Thanks for listing all the concerns below, this is very valuable. I will 
go over all these and all cases before posting the v7 now that I have this.

--
Joel Fernandes


> Such a jobs has mainly three stages.
> 
>    (1) The submit stage.
> 
>        This is where the job is initialized, dependencies are set up and the
>        driver has to pre-allocate all kinds of structures that are required
>        throughout the subsequent stages of the job.
> 
>    (2) The run stage.
> 
>        This is the stage where the job is staged for execution and its DMA fence
>        has been made public (i.e. it is accessible by userspace).
> 
>        This is the stage where we are in the DMA fence signalling critical
>        section, hence we can't do any non-atomic allocations, since otherwise we
>        could deadlock in MMU notifier callbacks for instance.
> 
>        This is the stage where the page table is actually modified. Hence, we
>        can't acquire any locks that might be held elsewhere while doing
>        non-atomic allocations.
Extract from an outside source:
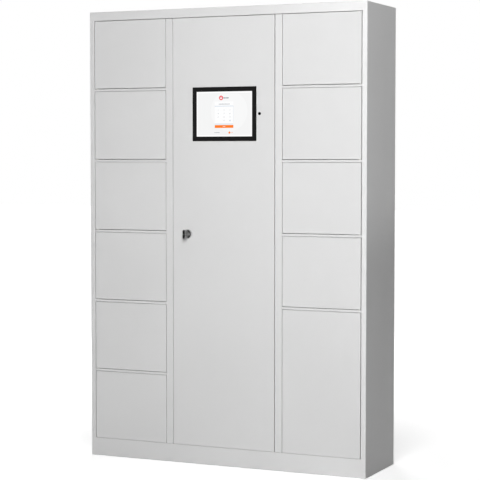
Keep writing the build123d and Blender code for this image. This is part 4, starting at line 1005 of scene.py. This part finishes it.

Also note that this is transitive, e.g. if you
>        take lock A and somewhere else a lock B is taked while A is already held
>        and we do non-atomic allocations while holding B, then A can't be held in
>        the DMA fence signalling critical path either.
> 
>        It is also worth noting that this is the stage where we know the exact
>        operations we have to execute based on the VM_BIND request from userspace.
> 
>        For instance, in the submit stage we may only know that userspace wants
>        that we map a BO with a certain offset in the GPUs virtual address space
>        at [0x0, 0x1000000]. What we don't know is what exact operations this does
>        require, i.e. "What do we have to unmap first?", "Are there any
>        overlapping mappings that we have to truncate?", etc.
> 
>        So, we have to consider this when we pre-allocate in the submit stage.
> 
>    (3) The cleanup stage.
> 
>        This is where the job has been signaled and hence left the DMA fence
>        signalling critical section.
> 
>        In this stage the job is cleaned up, which includes freeing data that is
>        not required anymore, such as PTEs and PDEs.